In Adjala-Tosorontio
Jan 27th, 2015

By Sara Carson Barrie Advance

Your municipal council members may be holding illegal closed session meetings and if you formally complain, the investigation that follows may not be accurate.

Tuesday, Ontario Ombudsman André Marin released his third-annual report on closed session meetings. He criticized complaint investigations completed by investigators who were “hand-picked” by municipalities, stating these reports are riddled with inconsistencies and display a poor analysis of the law and of the facts.

“What we’ve seen at the local level is so poor that the public interest is not being served,” Marin said.
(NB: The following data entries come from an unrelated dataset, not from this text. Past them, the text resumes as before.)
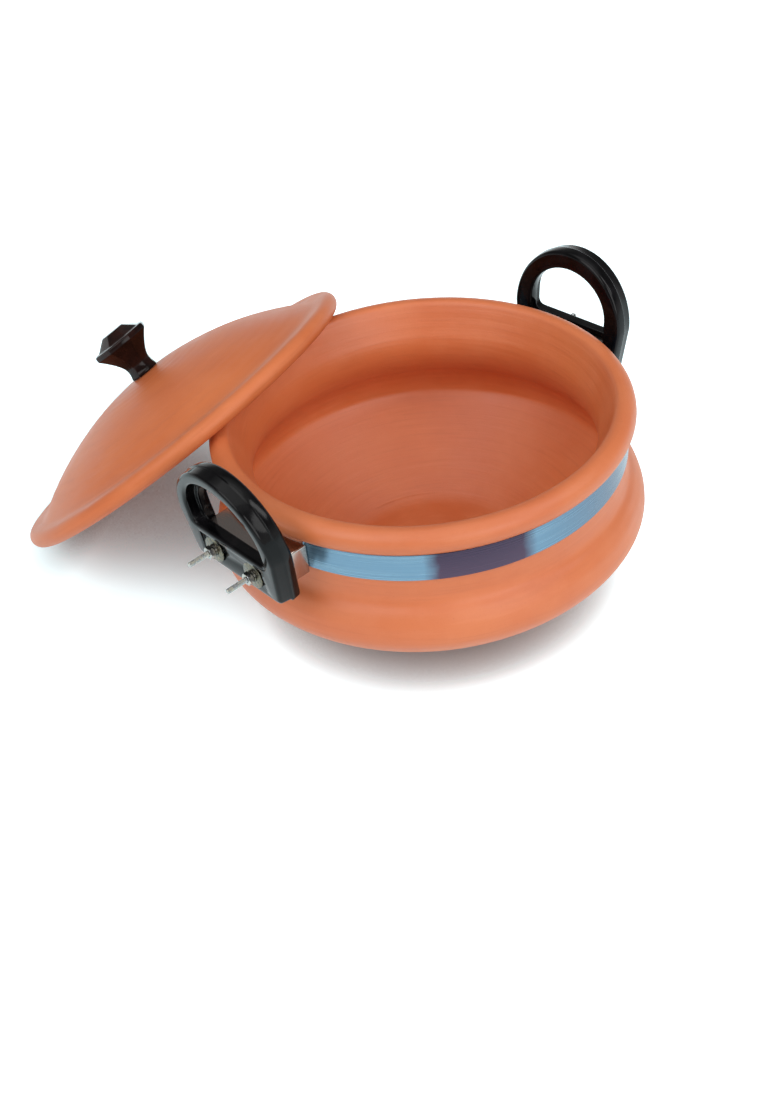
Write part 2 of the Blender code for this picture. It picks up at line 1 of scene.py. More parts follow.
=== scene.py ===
"""Looks of the clay handi: thrown clay, a polished strap, moulded handles and zinc fasteners."""
import math

import bmesh
import bpy
from mathutils import Matrix, Vector, noise


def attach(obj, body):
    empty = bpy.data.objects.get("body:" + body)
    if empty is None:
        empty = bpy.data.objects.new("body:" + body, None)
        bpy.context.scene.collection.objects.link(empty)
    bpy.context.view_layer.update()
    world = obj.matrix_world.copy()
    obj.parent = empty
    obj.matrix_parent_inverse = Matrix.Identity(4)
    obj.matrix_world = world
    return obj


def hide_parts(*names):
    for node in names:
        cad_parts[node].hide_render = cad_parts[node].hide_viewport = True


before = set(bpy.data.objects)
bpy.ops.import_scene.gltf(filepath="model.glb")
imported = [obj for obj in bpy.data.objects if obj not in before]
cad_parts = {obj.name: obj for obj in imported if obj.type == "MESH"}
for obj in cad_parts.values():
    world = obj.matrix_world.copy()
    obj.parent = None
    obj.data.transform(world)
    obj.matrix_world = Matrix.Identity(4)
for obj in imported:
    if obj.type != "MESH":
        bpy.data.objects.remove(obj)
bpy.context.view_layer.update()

# Camera, as fitted to the photograph
CAMERA_PLACE = Vector((-0.5012, -0.5302, 0.618))
CAMERA_HEADING = math.radians(48.84)
CAMERA_PITCH = math.radians(39.49)
CAMERA_ROLL = math.radians(-7.33)
CAMERA_LENS_MM = 48.74

# Sizes of the CAD solids that the finer pieces follow: the pot
GAP = 0.0003
POT_HEIGHT = 0.128
RIM_RADIUS = 0.125
NECK_RADIUS = 0.1193
LIP_RADIUS = 0.008
LIP_CENTRE = (RIM_RADIUS - LIP_RADIUS, POT_HEIGHT - LIP_RADIUS)
LIP_INNER_ANGLE = math.radians(115)
FLARE_SLOPE = math.radians(65)
THROAT = (RIM_RADIUS - 0.0224, POT_HEIGHT - 0.028)
THROAT_KNEE = 0.005
INSIDE_BEND = 0.010
WALL = 0.009
FLOOR = 0.010
BELLY = (NECK_RADIUS + 0.0108, POT_HEIGHT - 0.0707)
SHOULDER = (0.022, 0.024)
SHOULDER_BLEND = math.radians(49)
TURN = (0.0107, 0.016)
TURN_SLOPE = math.radians(41)
BASE_RADIUS = 0.060

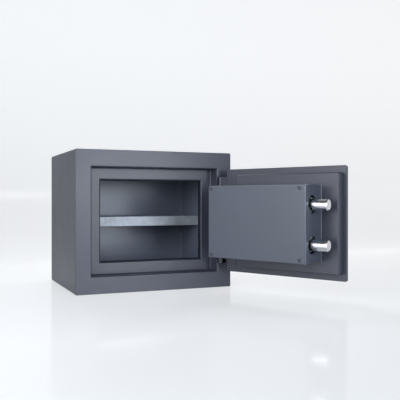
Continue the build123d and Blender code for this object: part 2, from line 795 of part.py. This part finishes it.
with BuildPart() as dog_bolts:
    with BuildSketch(on_door(Plane.YZ.offset(dog_base_right))):
        with Locations((dog_y, dog_zs[0]), (dog_y, dog_zs[1])):
            Circle(dog_r)
    extrude(amount=case_right + dog_reach - dog_base_right)
    chamfer(dog_bolts.edges().filter_by(GeomType.CIRCLE).group_by(door_across)[-1], length=bolt_chamfer)
finish(dog_bolts.part, "dog_bolts")
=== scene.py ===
import bpy
import math
from mathutils import Matrix, Vector


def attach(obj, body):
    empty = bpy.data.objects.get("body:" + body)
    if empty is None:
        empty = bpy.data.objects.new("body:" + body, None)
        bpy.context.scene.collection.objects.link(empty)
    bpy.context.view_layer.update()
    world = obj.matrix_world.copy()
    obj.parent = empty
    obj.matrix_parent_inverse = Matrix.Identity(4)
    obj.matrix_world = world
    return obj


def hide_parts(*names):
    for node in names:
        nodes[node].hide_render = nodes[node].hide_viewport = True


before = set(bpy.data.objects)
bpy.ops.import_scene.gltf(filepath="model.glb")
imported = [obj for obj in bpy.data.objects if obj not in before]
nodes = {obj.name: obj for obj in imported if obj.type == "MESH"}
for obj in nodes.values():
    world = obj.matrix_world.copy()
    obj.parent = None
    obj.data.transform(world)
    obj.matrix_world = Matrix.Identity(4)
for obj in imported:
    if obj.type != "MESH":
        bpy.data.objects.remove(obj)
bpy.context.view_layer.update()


# Shader nodes

def place_node(tree, kind, values=None, **settings):
    # add a node with its settings and the values of its sockets
    node = tree.nodes.new(kind)
    for key, value in settings.items():
        setattr(node, key, value)
    for socket, value in (values or {}).items():
        node.inputs[socket].default_value = value
    return node


def new_finish(name, values=None):
    # a material, with values on the sockets of its surface
    finish = bpy.data.materials.new(name)
    finish.use_nodes = True
    tree = finish.node_tree
    surface = tree.nodes["Principled BSDF"]
    for socket, value in (values or {}).items():
        surface.inputs[socket].default_value = value
    return finish, tree, surface


def figure(tree, operation, *terms, **settings):
    # a sum whose terms are numbers or outputs of other nodes
    node = place_node(tree, "ShaderNodeMath", operation=operation, **settings)
    for socket, term in zip(node.inputs, terms):
        if isinstance(term, float):
            socket.default_value = term
        else:
            tree.links.new(term, socket)
    return node.outputs[0]


def weigh(tree, first, second, share):
    # that share of the first value, and the rest of the second
    return figure(tree, "MULTIPLY_ADD", first, share, figure(tree, "MULTIPLY", second, 1 - share))


def map_range(tree, value, ends):
    node = place_node(tree, "ShaderNodeMapRange", ends)
    tree.links.new(value, node.inputs["Value"])
    return node.outputs["Result"]


def noise(tree, where, scale, detail=2.0):
    texture = place_node(tree, "ShaderNodeTexNoise", {"Scale": scale, "Detail": detail})
    tree.links.new(where, texture.inputs["Vector"])
    return texture.outputs["Fac"]


def object_place(tree):
    return place_node(tree, "ShaderNodeTexCoord").outputs["Object"]


def vary_colour(tree, surface, factor, low, high):
    shade = place_node(tree, "ShaderNodeMix", {"A": (*low, 1), "B": (*high, 1)}, data_type="RGBA")
    tree.links.new(factor, shade.inputs["Factor"])
    tree.links.new(shade.outputs["Result"], surface.inputs["Base Color"])


def vary_roughness(tree, surface, factor, low, high):
    tree.links.new(map_range(tree, factor, {"To Min": low, "To Max": high}), surface.inputs["Roughness"])


def raise_grain(tree, surface, height, strength, distance):
    bump = place_node(tree, "ShaderNodeBump", {"Strength": strength, "Distance": distance})
    tree.links.new(height, bump.inputs["Height"])
    tree.links.new(bump.outputs["Normal"], surface.inputs["Normal"])


def seen_share(tree, mirrored):
    # 1 for what the camera sees, also through glass, that share for what a gloss mirrors, and 0 as light
    rays = place_node(tree, "ShaderNodeLightPath").outputs
    share = figure(tree, "MULTIPLY_ADD", rays["Is Glossy Ray"], mirrored, rays["Is Camera Ray"])
    return figure(tree, "MAXIMUM", share, rays["Is Transmission Ray"])


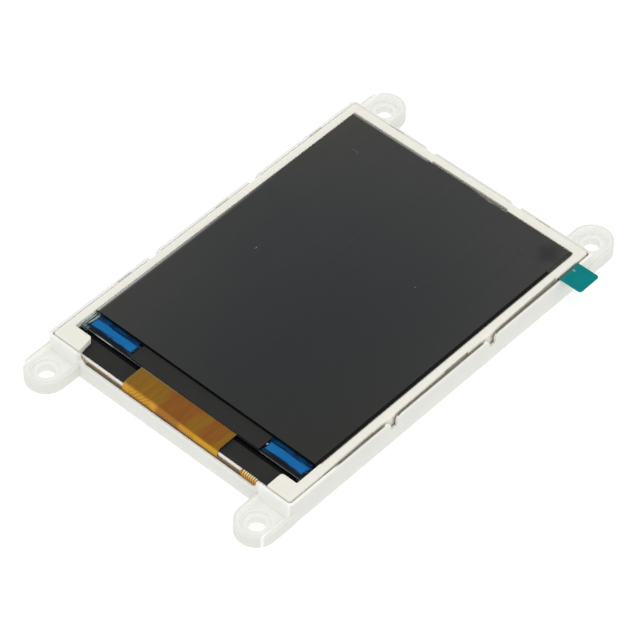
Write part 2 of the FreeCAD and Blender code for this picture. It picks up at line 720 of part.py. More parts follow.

Midland and Penetanguishene are the only municipalities in Simcoe County using the Ombudsman’s free investigation services.

Barrie, Orillia, the County of Simcoe itself and the remaining towns and townships have hired their own investigator and must pay for those services.

The County of Simcoe and 14 of its member municipalities use London-based John Maddox of JGM Consulting.

Orillia appointed John Craig Consulting of Oro Station. Barrie and The Blue Mountains use Local Authority Services (LAS), which is a subsidiary of the Association of Municipalities of Ontario.

The City of Barrie is working with RealTerm Energy, a project partner of LAS, to switch the city’s streetlights to LED. The cost is $5 million.

Marin was especially critical of LAS, suggesting they call their investigators “review officers” because investigator sounds “a little scary to municipalities.”

“Their view of the Municipal Act is jaded. They always err on the side of secrecy,” Marin said. “The sunshine law is called the sunshine law for a very good reason. It’s there to bring sunshine.”

This law — which was created in 2008 to ensure open meetings at the municipal level — allows municipalities to choose any investigator they like.

From Sept. 1, 2013 to Aug. 31, 2014, the Ombudsman served as the closed meeting investigator for 196 of Ontario’s 444 municipalities, up from 191 the previous year.

Of the 49 closed meetings The Ombudsman’s office investigated in 2014, 11 were held illegally.

Midland council was mentioned in the Ombudsman’s report for incorrectly using the “personal matters about an identifiable individual” exception in 2013. Council held a closed session meeting to discuss reimbursing Deputy Mayor Stephan Kramp nearly $3,500 in legal fees in relation to an Ontario Civilian Police Commission investigation.

The exception did not apply because the discussion was of a professional nature, not personal.

Midland’s newly elected council is working to be as open and transparent as possible, Deputy Mayor Mike Ross said.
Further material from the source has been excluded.